BEGIN Material for the task
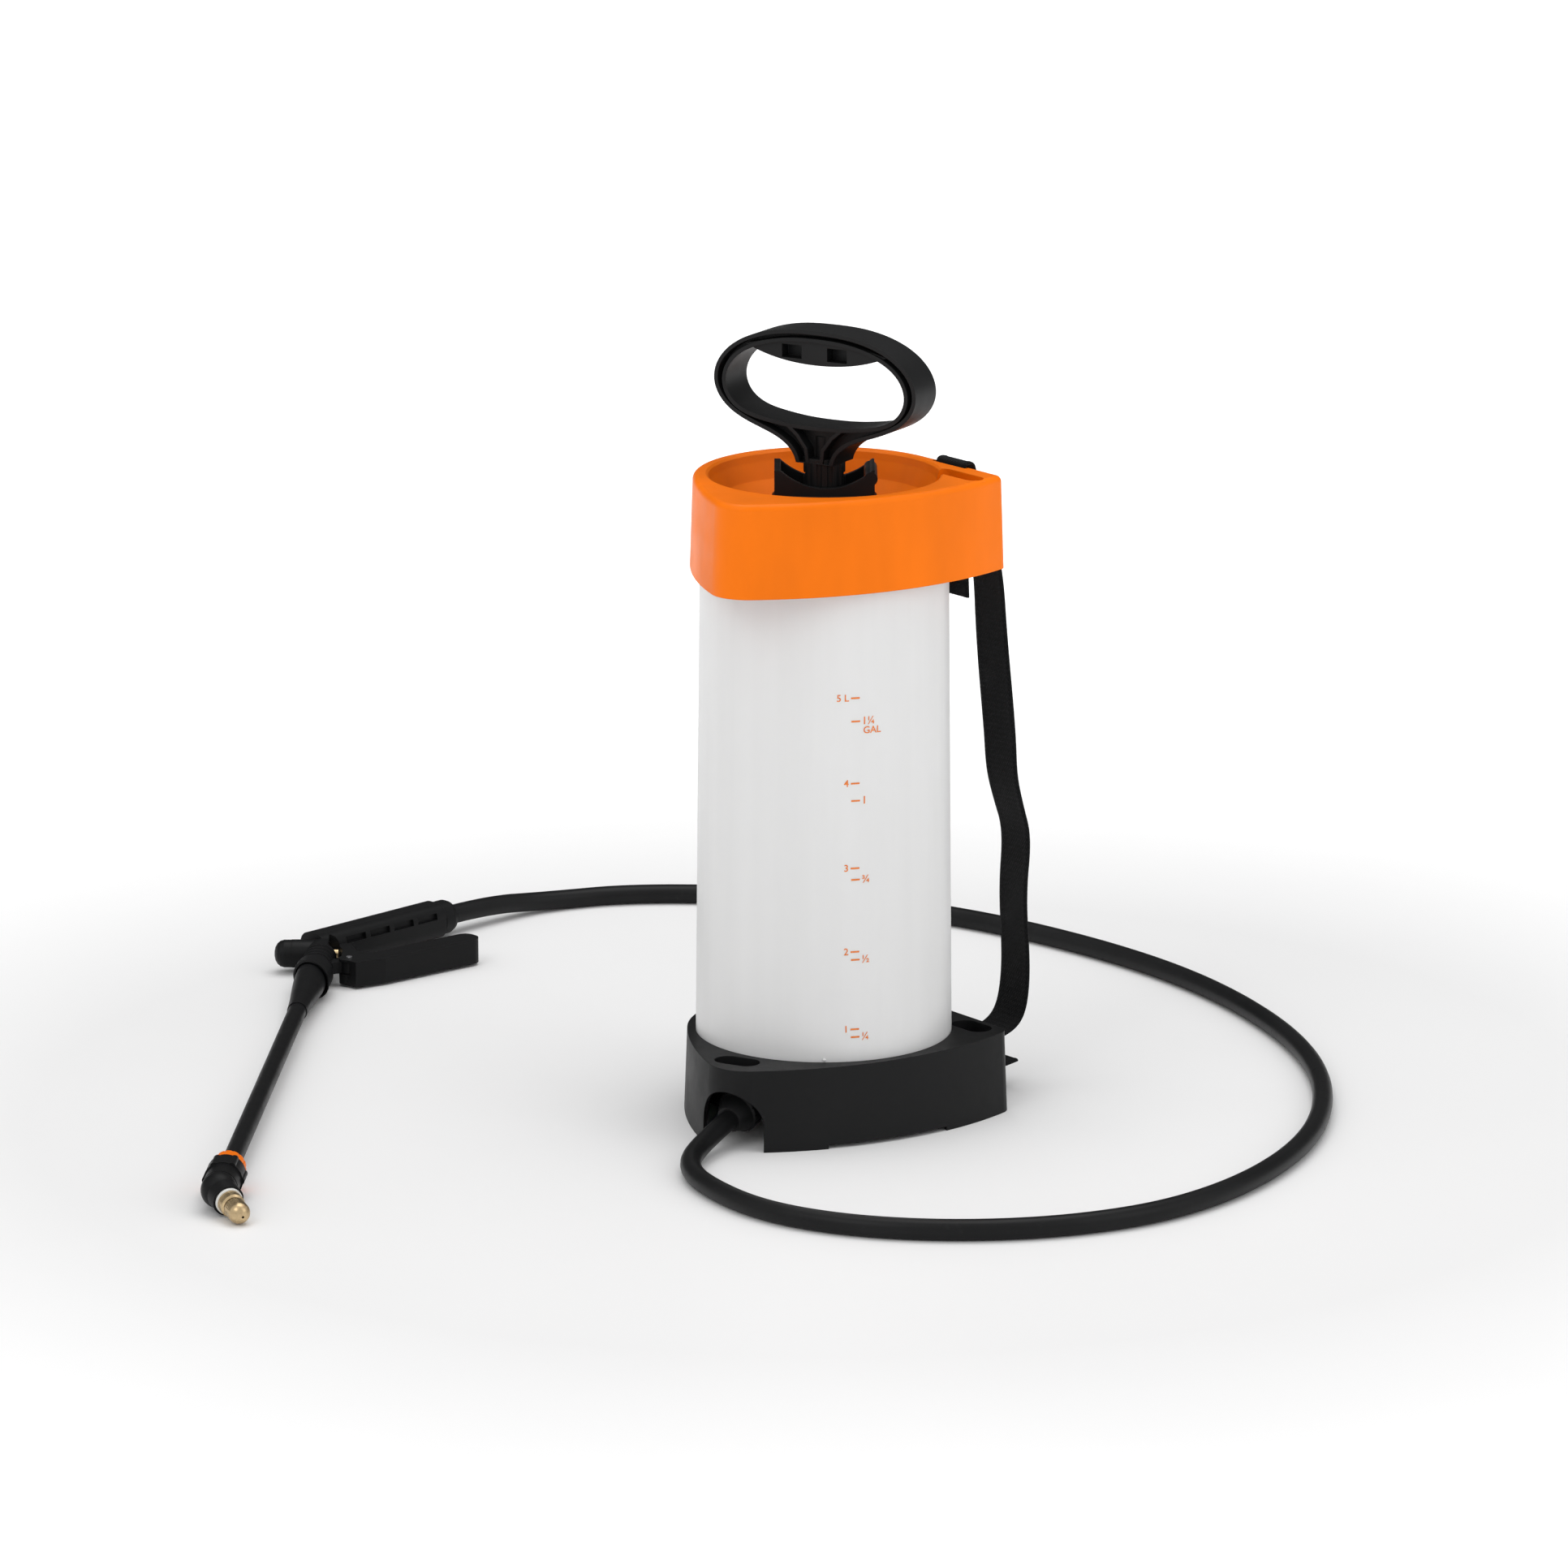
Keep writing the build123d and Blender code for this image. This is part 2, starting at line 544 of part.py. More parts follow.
# ---------------------------------------------------------------- spray gun
GRIP_SECTION = 24
HOUSING_RADIUS = 9.5
HOUSING_LEFT = 20.4
HOUSING_RIGHT = -7.6
with BuildPart() as gun_body:
    with BuildSketch(GRIP.offset(14)):
        RectangleRounded(GRIP_SECTION, GRIP_SECTION, 8)
    extrude(amount=112)
    with BuildSketch(VALVE_BORE.offset(HOUSING_RIGHT)):
        Circle(HOUSING_RADIUS)
    extrude(amount=HOUSING_LEFT - HOUSING_RIGHT)
    with BuildSketch(LANCE):
        Circle(10.5)
    extrude(amount=48)
    for rib in (14, 21, 28, 35):
        with BuildSketch(LANCE.offset(rib)):
            Circle(11)
        extrude(amount=2.4)
    turn(LANCE, [(0, 46), (11.5, 46), (13, 49), (13, HOOD_MOUTH), (11.6, HOOD_MOUTH), (11.6, 50), (0, 50)])
    with BuildSketch(Plane.XY.offset(GUN_Z - 4)):
        with BuildLine():
            Polyline((-334, 270), LEVER_PIVOT, (-334, 290), close=True)
        make_face()
        with Locations(LEVER_PIVOT):
            Circle(5.5)
    extrude(amount=8)
    mouth = Plane(origin=LANCE.origin, x_dir=LANCE.x_dir, z_dir=-LANCE.y_dir)
    with BuildSketch(mouth):
        with BuildLine():
            Polyline((-15, 54), (-15, HOOD_MOUTH + 2), (15, HOOD_MOUTH + 2), close=True)
        make_face()
    extrude(amount=15, both=True, mode=Mode.SUBTRACT)
    for slot in (22, 44, 66, 88):
        side = axis_plane(GRIP.origin + (slot + 9) * GRIP.z_dir, heading(GRIP_HEADING - 90))
        with BuildSketch(side.offset(GRIP_SECTION / 2 - 2.5)):
            with Locations((0, 5.5)):
                Rectangle(18, 4.5)
        extrude(amount=4, mode=Mode.SUBTRACT)
    with BuildSketch(Plane.XY):
        with Locations((-324.6, 310.7)):
            Rectangle(9.6, 18.6)
    extrude(amount=2 * GUN_Z, mode=Mode.SUBTRACT)
    turn(GRIP, disc_points(6.6, 13, 70), mode=Mode.SUBTRACT)
    turn(GRIP, disc_points(3.5, 69, 112), mode=Mode.SUBTRACT)
    turn(VALVE_BORE, disc_points(5.5, -3.6, HOUSING_LEFT + 1), mode=Mode.SUBTRACT)
    turn(VALVE_BORE, disc_points(3 + RUNNING, -30, 0), mode=Mode.SUBTRACT)
    turn(LANCE, disc_points(3, 0, 40), mode=Mode.SUBTRACT)
    turn(LANCE, disc_points(8.2, 36, 51), mode=Mode.SUBTRACT)
    with BuildSketch(Plane.XY.offset(0)):
        with Locations(LEVER_PIVOT):
            Circle(2 + RUNNING)
    extrude(amount=30, mode=Mode.SUBTRACT)

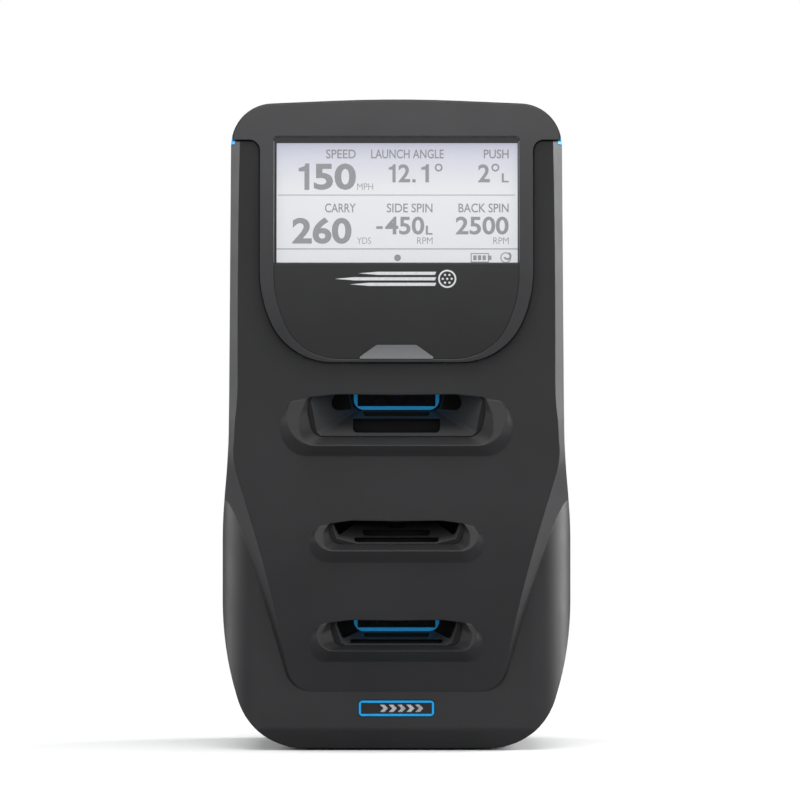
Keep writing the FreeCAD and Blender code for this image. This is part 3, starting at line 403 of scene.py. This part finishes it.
def blue_trim():
    """Moulded blue trim; a faint glow keeps it blue in the shade of the brows."""
    color = (0.0006, 0.36, 0.8)
    mat, shader = principled("accent_blue", color, 0.3)
    shader.inputs["Emission Color"].default_value = (*color, 1)
    shader.inputs["Emission Strength"].default_value = 0.17
    ramp(mat, noise(mat, 300, 2), [(0.3, shade(color, 0.92)), (0.7, shade(color, 1.08))],
         shader.inputs["Base Color"])
    relief(mat, shader, noise(mat, 1200, 2), 0.000006, 0.0003)
    return mat


SLOT_MATERIALS = {
    "casing_plastic": moulded("casing_plastic", (0.016, 0.016, 0.0172), 0.46, rounding=0.0009),
    "shroud_plastic": front_shaded_shroud("shroud_plastic", (0.062, 0.062, 0.062),
                                     (0.02, 0.02, 0.02)),
    "pod_plastic": moulded("pod_plastic", (0.034, 0.034, 0.036), 0.42, rounding=0.0007),
    "cover_plastic": moulded("cover_plastic", (0.02, 0.02, 0.0215), 0.5),
    "base_plastic": moulded("base_plastic", (0.018, 0.018, 0.019), 0.55),
    "chip_black": moulded("chip_black", (0.02, 0.02, 0.02), 0.5, rounding=0.0001),
    "lens_barrel": moulded("lens_barrel", (0.012, 0.012, 0.012), 0.35, rounding=0.0002),
    "battery_wrap": polished("battery_wrap", (0.03, 0.05, 0.1), 0.4),
    "emitter_epoxy": polished("emitter_epoxy", (0.14, 0.13, 0.15), 0.12, 0.0001),
    "fascia_gloss": polished("fascia_gloss", (0.019, 0.019, 0.0195), 0.42),
    "badge_silver": polished("badge_silver", (0.012, 0.012, 0.014), 0.2, 0.0002),
    "seal_rubber": rubber("seal_rubber", (0.01, 0.01, 0.01)),
    "button_rubber": rubber("button_rubber", (0.022, 0.022, 0.023)),
    "foot_rubber": rubber("foot_rubber", (0.014, 0.014, 0.014)),
    "accent_blue": blue_trim(),
    "window_glass": tinted_glass(),
    "lens_glass": coated_glass(),
    "circuit_board": solder_mask(),
    "display_clear": display_pane(),
    "display_white": display_glow_and_shade(),
    "status_lens": frosted_lens(),
    "sheet_steel": metal("sheet_steel", (0.55, 0.55, 0.56), 0.35, (0.1, 1, 1)),
    "chassis_aluminium": metal("chassis_aluminium", (0.62, 0.63, 0.65), 0.38, (1, 1, 0.1)),
    "cell_steel": metal("cell_steel", (0.5, 0.5, 0.52), 0.3, (1, 1, 0.1)),
    "pin_steel": metal("pin_steel", (0.16, 0.16, 0.165), 0.32),
    "insert_brass": metal("insert_brass", (0.62, 0.44, 0.17), 0.3),
}


def dress_nodes():
    for part in frame["record"]["subparts"]:
        materials = NODES[part["node"]].data.materials
        for index in range(len(materials)):
            materials[index] = SLOT_MATERIALS[part["material_slot"]]


# ------------------------------------------------------------ flat artwork

class Artwork:
    """Thin raised shapes drawn across and up, in millimetres, in one mesh."""

    def __init__(self):
        self.form = bmesh.new()

    def polygon(self, outline):
        """Prism over an outline that is listed in order round its edge."""
        foot = [self.form.verts.new((u, v, 0)) for u, v in outline]
        top = [self.form.verts.new((u, v, 1)) for u, v in outline]
        self.form.faces.new(top)
        self.form.faces.new(foot[::-1])
        for i, corner in enumerate(foot):
            after = (i + 1) % len(foot)
            self.form.faces.new((corner, foot[after], top[after], top[i]))

    def bar(self, left, right, low, high):
        self.polygon([(left, low), (right, low), (right, high), (left, high)])

    def disc(self, u, v, radius, sides=28):
        turns = [2 * math.pi * i / sides for i in range(sides)]
        self.polygon([(u + radius * math.cos(t), v + radius * math.sin(t)) for t in turns])

    def one(self, left, right, low, high):
        """Numeral one with a flag."""
        stem, tall = right - 0.46 * (right - left), high - low
        self.polygon([(stem, low), (right, low), (right, high), (stem + 0.1 * (right - left), high),
                      (stem, high - 0.1 * tall), (left, high - 0.18 * tall),
                      (left, high - 0.3 * tall), (stem, high - 0.3 * tall)])

    def arc(self, u, v, radius, width, start, end, steps=24):
        """Curved band between two angles in degrees, anticlockwise."""
        turns = [math.radians(start + (end - start) * i / steps) for i in range(steps + 1)]
        outer, inner = radius + width / 2, radius - width / 2
        for one, other in zip(turns, turns[1:]):
            self.polygon([(u + inner * math.cos(one), v + inner * math.sin(one)),
                          (u + outer * math.cos(one), v + outer * math.sin(one)),
                          (u + outer * math.cos(other), v + outer * math.sin(other)),
                          (u + inner * math.cos(other), v + inner * math.sin(other))])

    def frame(self, left, right, low, high, line):
        self.bar(left, right, low, low + line)
        self.bar(left, right, high - line, high)
        self.bar(left, left + line, low + line, high - line)
        self.bar(right - line, right, low + line, high - line)

    def text(self, words, left, right, low, high, weight):
        """Words that fill a box exactly; weight thickens their strokes."""
        curve = bpy.data.curves.new("words", "FONT")
        curve.body = words
        curve.extrude = 0.5
        curve.offset = weight
        curve.resolution_u = 4
        holder = bpy.data.objects.new("words", curve)
        scene.collection.objects.link(holder)
        bpy.context.view_layer.update()
        mesh = bpy.data.meshes.new_from_object(holder)
        across = [point.co.x for point in mesh.vertices]
        up = [point.co.y for point in mesh.vertices]
        wide, tall = max(across) - min(across), max(up) - min(up)
        for point in mesh.vertices:
            point.co.x = left + (point.co.x - min(across)) * (right - left) / wide
            point.co.y = low + (point.co.y - min(up)) * (high - low) / tall
            point.co.z = point.co.z + 0.5
        self.form.from_mesh(mesh)
        bpy.data.objects.remove(holder)
        bpy.data.curves.remove(curve)
        bpy.data.meshes.remove(mesh)

    def lay(self, name, node, body, material, thickness, faces_up=False):
        """Lay the artwork on a node's front, or on its top, and ride its body."""
        surface = NODES[node]
        bpy.context.view_layer.update()
        for point in self.form.verts:
            u, v, layer = point.co.x * MM, point.co.y * MM, point.co.z
            start = Vector((u, v, 1)) if faces_up else Vector((u, -1, v))
            way = Vector((0, 0, -1)) if faces_up else Vector((0, 1, 0))
            hit, place, _, _ = surface.ray_cast(start, way)
            if not hit:
                raise RuntimeError(f"{name} reaches past {node}")
            point.co = place - way * (layer * thickness - SUNK)
        bmesh.ops.recalc_face_normals(self.form, faces=self.form.faces)
        mesh = bpy.data.meshes.new(name)
        self.form.to_mesh(mesh)
        self.form.free()
        mesh.materials.append(material)
        piece = bpy.data.objects.new(name, mesh)
        scene.collection.objects.link(piece)
        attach(piece, body)
        return piece


SUNK = 0.00001        # how deep a laid mark starts below its surface
HEADING = 4.3         # height of the display's headings
HEAD_RISE = 14.9      # from the foot of a row to its headings
BIG_VALUE = 12.6      # height of the two main values
VALUE = 8.6           # height of the other four
UNIT = 3.1            # height of the units


def display_headings(art, upper, lower):
    for low, words, left, right in (
            (upper, "SPEED", -33.4, -19.3), (upper, "LAUNCH ANGLE", -12, 22.4),
            (upper, "PUSH", 41.4, 53.2), (lower, "CARRY", -33.9, -19.3),
            (lower, "SIDE SPIN", -4.6, 17.1), (lower, "BACK SPIN", 29.4, 53.2)):
        art.text(words, left, right, low + HEAD_RISE, low + HEAD_RISE + HEADING, 0.012)


def display_values(art, upper, lower):
    """Main values on the left; a numeral one is drawn with its flag."""
    art.one(-46.4, -41.3, upper, upper + BIG_VALUE)
    art.text("50", -39.2, -19.2, upper, upper + BIG_VALUE, 0.03)
    art.text("260", -49.4, -21.3, lower, lower + BIG_VALUE, 0.03)
    foot = upper + 3.6
    art.one(-3.7, -0.4, foot, foot + VALUE)
    art.text("2", 0.9, 6.5, foot, foot + VALUE, 0.022)
    art.bar(7.5, 9.1, foot, foot + 1.5)
    art.one(11.7, 15.4, foot, foot + VALUE)
    art.arc(20, foot + VALUE - 1.6, 1.5, 0.8, 0, 360)
    art.text("2", 38.7, 44.3, foot, foot + VALUE, 0.022)
    art.arc(46.9, foot + VALUE - 1.6, 1.5, 0.8, 0, 360)
    art.text("L", 49.9, 53.2, foot, foot + 4.3, 0.02)
    foot = lower + 4.4
    art.bar(-9.6, -6.5, foot + 2.7, foot + 4)
    art.text("450", -5.4, 13.2, foot, foot + VALUE, 0.022)
    art.text("L", 13.9, 17.1, foot, foot + 4.3, 0.02)
    art.text("2500", 28.1, 53.2, foot, foot + VALUE, 0.022)


def display_readout():
    """Six measurements in two rows, with their units and a status bar under them."""
    art = Artwork()
    upper, lower = 266.6, 241
    display_headings(art, upper, lower)
    display_values(art, upper, lower)
    for low, unit, left, right in ((upper, "MPH", -18.6, -11.1), (lower, "YDS", -18.7, -12.1),
                                   (lower, "RPM", 9.8, 17.1), (lower, "RPM", 45.9, 53.2)):
        art.text(unit, left, right, low, low + UNIT, -0.006)
    art.bar(-56.2, 56.2, 264, 264.35)
    art.bar(-58.4, 58.4, 238.4, 238.85)
    art.disc(0.5, 234.4, 1.6)
    battery_icon(art, 35.2, 232.2)
    art.arc(51.8, 234.5, 2.3, 0.5, 0, 360, 32)
    art.arc(52.6, 235.3, 1.5, 0.9, 200, 430, 20)
    art.lay("display_readout", "display_panel", "casing", display_ink(), 0.00006)


def display_edge_shade():
    """Painted shade round the clear window, deepest along its top: black laid where the frame's
    shadow falls on the display.
    """
    low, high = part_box("display_window")
    edge, top, foot = high.x / MM - 0.1, high.z / MM - 0.1, low.z / MM + 0.1
    deep, steps = 3, 12
    art = Artwork()
    # painted shade of the frame along the top; the strips below paint its shade down the left and
    # right sides
    art.polygon([(-edge, top - deep), (edge, top - deep), (edge, top - 1.3), (edge - 1.3, top),
                 (1.3 - edge, top), (-edge, top - 1.3)])
    tall = (top - deep - foot) / steps
    for i in range(steps):
        start = foot + tall * i
        art.bar(-edge, 1.2 - edge, start, start + tall)
        art.bar(edge - 0.6, edge, start, start + tall)
    art.lay("display_edge_shade", "display_window", "casing", painted_gap_shade(), 0.00003)


def battery_icon(art, left, low):
    """A cell outline with its terminal and three charge bars."""
    art.frame(left, left + 8.6, low, low + 4.5, 0.45)
    art.bar(left + 8.6, left + 9.8, low + 1.2, low + 3.3)
    for i in range(3):
        start = left + 1.2 + 2.2 * i
        art.bar(start, start + 1.6, low + 1.1, low + 3.4)


def fascia_mark():
    """Generic mark: a dimpled ball ahead of three tapering lines of flight."""
    art = Artwork()
    middle = 224.3
    art.arc(24, middle, 3.9, 0.8, 0, 360, 40)
    for ring, count in ((0, 1), (2.1, 6)):
        for i in range(count):
            turn = 2 * math.pi * i / count
            art.disc(24 + ring * math.cos(turn), middle + ring * math.sin(turn), 0.55, 14)
    for rise, start in ((2.6, -18), (0, -29), (-2.6, -22)):
        art.polygon([(start, middle + rise), (start + 9, middle + rise - 0.75),
                     (18.2, middle + rise - 0.75), (18.8, middle + rise + 0.75),
                     (start + 9, middle + rise + 0.75)])
    art.lay("fascia_mark", "display_fascia", "casing", white_print(), 0.00004)


def badge_mark():
    """Silver chevrons across the badge."""
    art = Artwork()
    middle, half, arm = 20.0, 1.7, 1.7
    for i in range(5):
        tip = -6.2 + 4.2 * i
        art.polygon([(tip - arm, middle + half), (tip, middle), (tip - arm, middle - half),
                     (tip - arm + 2.2, middle - half), (tip + 2.2, middle),
                     (tip - arm + 2.2, middle + half)])
    silver = metal("badge_mark_silver", (0.75, 0.76, 0.78), 0.28, (1, 1, 0.2))
    art.lay("badge_mark", "badge_plate", "casing", silver, 0.00012)


def button_marks():
    """A power symbol between two arrows, one on each button."""
    ink = white_print()
    low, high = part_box("power_button")
    depth = (low.y + high.y) / 2 / MM
    power = Artwork()
    power.arc(0, depth, 1.9, 0.5, 125, 415, 28)
    power.bar(-0.25, 0.25, depth + 0.4, depth + 2.6)
    power.lay("power_button_mark", "power_button", "power_button", ink,
              0.00005, True)
    for name, way in (("left_button", -1), ("right_button", 1)):
        low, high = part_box(name)
        middle = (low.x + high.x) / 2 / MM
        arrow = Artwork()
        arrow.polygon([(middle - 1.3 * way, depth - 1.9), (middle + 1.7 * way, depth),
                       (middle - 1.3 * way, depth + 1.9)])
        arrow.lay(f"{name}_mark", name, name, ink, 0.00005, True)


# ------------------------------------------------------------ carry pad ribs

def carry_pad_ribs():
    """Half-round ribs with rounded ends along the rubber pad in the carry recess."""
    low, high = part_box("grip_pad")
    count, radius, sides = 9, 0.0011, 8
    form = bmesh.new()
    for i in range(count):
        z = low.z + (high.z - low.z) * (i + 0.5) / count
        reach = (high.x - low.x) / 2 - 0.005
        stations = [(-reach - radius * 0.9, 0.35), (-reach, 1), (reach, 1),
                    (reach + radius * 0.9, 0.35)]
        loops = []
        for x, share in stations:
            turns = [math.pi * k / sides for k in range(sides + 1)]
            loops.append([form.verts.new((x, high.y - SUNK + radius * share * math.sin(t),
                                          z + radius * share * math.cos(t))) for t in turns])
        for one, other in zip(loops, loops[1:]):
            for k in range(sides):
                form.faces.new((one[k], one[k + 1], other[k + 1], other[k]))
            form.faces.new((one[sides], one[0], other[0], other[sides]))
        form.faces.new(loops[0])
        form.faces.new(loops[-1][::-1])
    bmesh.ops.recalc_face_normals(form, faces=form.faces)
    mesh = bpy.data.meshes.new("carry_pad_ribs")
    form.to_mesh(mesh)
    form.free()
    for face in mesh.polygons:
        face.use_smooth = len(face.vertices) == 4
    mesh.materials.append(SLOT_MATERIALS["foot_rubber"])
    ribs = bpy.data.objects.new("carry_pad_ribs", mesh)
    scene.collection.objects.link(ribs)
    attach(ribs, "casing")


dress_nodes()
display_readout()
display_edge_shade()
fascia_mark()
badge_mark()
button_marks()
carry_pad_ribs()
END Material for the task
In the listing above, find the line containing "attach(piece, body)" and the line containing "art.text(words, left, right, low", then quote both, plus every line between them, exactly as written.

        attach(piece, body)
        return piece


SUNK = 0.00001        # how deep a laid mark starts below its surface
HEADING = 4.3         # height of the display's headings
HEAD_RISE = 14.9      # from the foot of a row to its headings
BIG_VALUE = 12.6      # height of the two main values
VALUE = 8.6           # height of the other four
UNIT = 3.1            # height of the units


def display_headings(art, upper, lower):
    for low, words, left, right in (
            (upper, "SPEED", -33.4, -19.3), (upper, "LAUNCH ANGLE", -12, 22.4),
            (upper, "PUSH", 41.4, 53.2), (lower, "CARRY", -33.9, -19.3),
            (lower, "SIDE SPIN", -4.6, 17.1), (lower, "BACK SPIN", 29.4, 53.2)):
        art.text(words, left, right, low + HEAD_RISE, low + HEAD_RISE + HEADING, 0.012)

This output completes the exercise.